Déjà la majorité des fédérations se prononcent pour l’adhésion à la IIIème Internationale. Trois grandes tendances vont s’affronter à ce congrès :
- les partisans de l’adhésion à la IIIème Internationale, fraction Cachin-Frossard,
- les adversaires déclarés,
- les « Reconstructeurs » avec Longuet et Blum qui émettent de telles restrictions pour l’adhésion qu’ils se rapprochent des adversaires déclarés.
Après débat et avant le vote, la représentante de l’Internationale Communiste intervient au congrès. Il s’agit de Clara Zetkin, dirigeante communiste allemande et internationale, féministe, à l’initiative de la journée du 8 mars. Ayant vécu de nombreuses années en France, elle s’exprime en français devant les congressistes. Elle est venu à Tours malgré l’opposition du gouvernement et la traque de la police.
Une très large majorité vote l’adhésion à la IIIème Internationale et dans sa résolution d’adhésion indique qu’elle reconnaît « comme légitimes et indispensables, les conditions posées par l’Internationale communiste pour éviter l’affiliation d’éléments anticommunistes ».
La minorité quitte le congrès et se réunit dés le 30 décembre pour provoquer la scission et maintenir la SFIO.
Un appel est adopté au congrès pour annoncer la naissance de la Section Française de l’Internationale Communiste (SFIC), nouveau nom du parti.
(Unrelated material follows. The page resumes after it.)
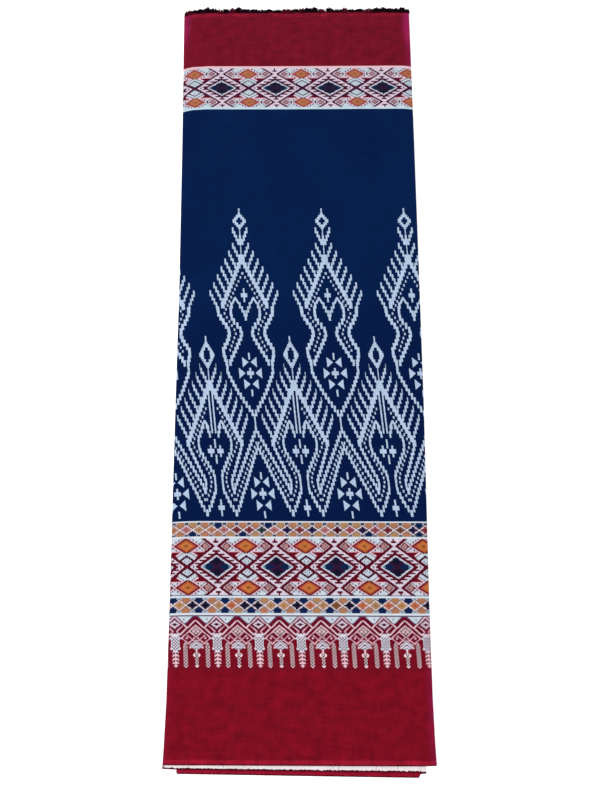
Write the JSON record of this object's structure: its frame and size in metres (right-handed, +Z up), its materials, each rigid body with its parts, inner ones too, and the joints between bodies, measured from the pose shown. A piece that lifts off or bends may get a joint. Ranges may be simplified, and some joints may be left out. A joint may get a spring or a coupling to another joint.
{
  "type": "folded printed cotton cloth",
  "caption": "Printed cotton cloth folded back and forth into a tall narrow panel, with patterned border bands and a frayed selvedge.",
  "frame": {"origin": "bottom centre of the bounding box, on the surface that the cloth lies on", "axes": "+Z up from the surface to the printed face, +Y along the fold lines from the plain hem edge to the frayed waist edge, +X across the panel to the right"},
  "size_m": [0.3426, 1.0724, 0.0111],
  "materials": {
    "printed_cotton": "matt plain weave, printed",
    "dark_yarn": "matt frayed yarn"
  },
  "bodies": {
    "root": {"cloth": "printed_cotton", "selvedge_fringe": "dark_yarn"}
  },
  "joints": []
}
Il indique notamment « c’est la France salariée, la France en révolte contre le régime capitaliste, régime de guerre et de faillite, régime de rapine, d’exploitation et de servitude, c’est toute la France militante qui est avec nous ; c’est elle qui défendra demain, de concert avec toutes les sections de l’Internationale Communiste, la paix, le droit des peuples et la révolution menacées par les impérialistes masquant leurs intérêts de classe derrière la défense nationale ».
La SFIC deviendra à partir du 1er janvier 1922 le Parti Communiste-SFIC et plus tard le Parti Communiste Français (PCF).